Task objective: Reproduce the listing below verbatim.

Information supplied:

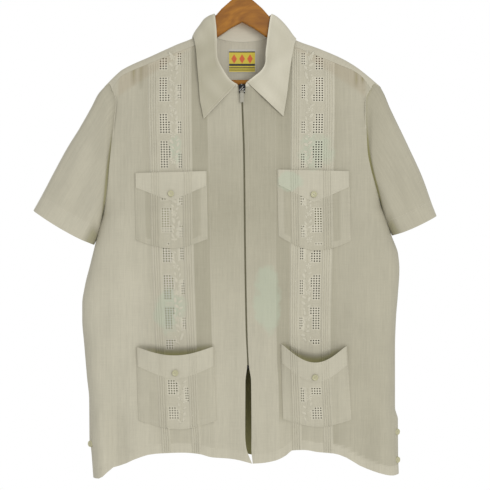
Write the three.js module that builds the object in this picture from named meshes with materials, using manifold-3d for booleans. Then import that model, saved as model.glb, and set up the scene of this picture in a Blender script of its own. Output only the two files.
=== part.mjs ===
// A short-sleeved guayabera shirt with a zipped front, hanging on a wooden hanger.
// Millimetres, +Z up, the front of the shirt faces -Y, and the wearer's right is -X.
// The origin is the inner top of the hanger's hook, where a rail carries the whole thing.
import * as THREE from "three";
import { mergeVertices } from "three/addons/utils/BufferGeometryUtils.js";
import Module from "manifold-3d";

const wasm = await Module();
wasm.setup();

// Cloth and seams
const WALL = 1.2;
const THIN_WALL = 1.0;
const SEAM_GAP = 0.3;
const SIDE_SEAM_HALF_GAP = 0.2;
const ARMHOLE_GAP = 0.7;
const HEAD_DROP = 1.3;
const TUCK_HEIGHT = 0.7;
const TUCKS_IN_GROUP = 4;
const TUCK_GROUP_SHARE = 0.22;
const FACING_WIDTH_SHARE = 0.68;
const FACING_START_SHARE = 0.13;
const FACING_BELOW_NECK = 4;
const FACING_GAP = SEAM_GAP + 0.1;
const BACK_HEM_RISE = 7;
const HEM_MIDDLE_X = 18;
const VENT_TOP_Z = -812;
const VENT_OPENING = 5;
const VENT_OPENING_REACH = 100;
const YOKE_BACK_Z = -236;
const YOKE_BACK_POWER = 0.7;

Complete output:
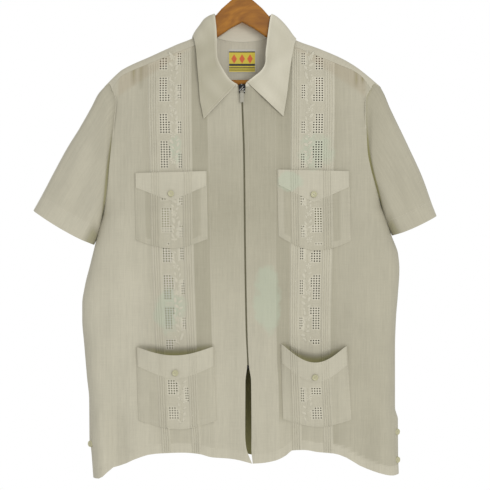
Write the three.js module that builds the object in this picture from named meshes with materials, using manifold-3d for booleans. Then import that model, saved as model.glb, and set up the scene of this picture in a Blender script of its own. Output only the two files.
=== part.mjs ===
// A short-sleeved guayabera shirt with a zipped front, hanging on a wooden hanger.
// Millimetres, +Z up, the front of the shirt faces -Y, and the wearer's right is -X.
// The origin is the inner top of the hanger's hook, where a rail carries the whole thing.
import * as THREE from "three";
import { mergeVertices } from "three/addons/utils/BufferGeometryUtils.js";
import Module from "manifold-3d";

const wasm = await Module();
wasm.setup();

// Cloth and seams
const WALL = 1.2;
const THIN_WALL = 1.0;
const SEAM_GAP = 0.3;
const SIDE_SEAM_HALF_GAP = 0.2;
const ARMHOLE_GAP = 0.7;
const HEAD_DROP = 1.3;
const TUCK_HEIGHT = 0.7;
const TUCKS_IN_GROUP = 4;
const TUCK_GROUP_SHARE = 0.22;
const FACING_WIDTH_SHARE = 0.68;
const FACING_START_SHARE = 0.13;
const FACING_BELOW_NECK = 4;
const FACING_GAP = SEAM_GAP + 0.1;
const BACK_HEM_RISE = 7;
const HEM_MIDDLE_X = 18;
const VENT_TOP_Z = -812;
const VENT_OPENING = 5;
const VENT_OPENING_REACH = 100;
const YOKE_BACK_Z = -236;
const YOKE_BACK_POWER = 0.7;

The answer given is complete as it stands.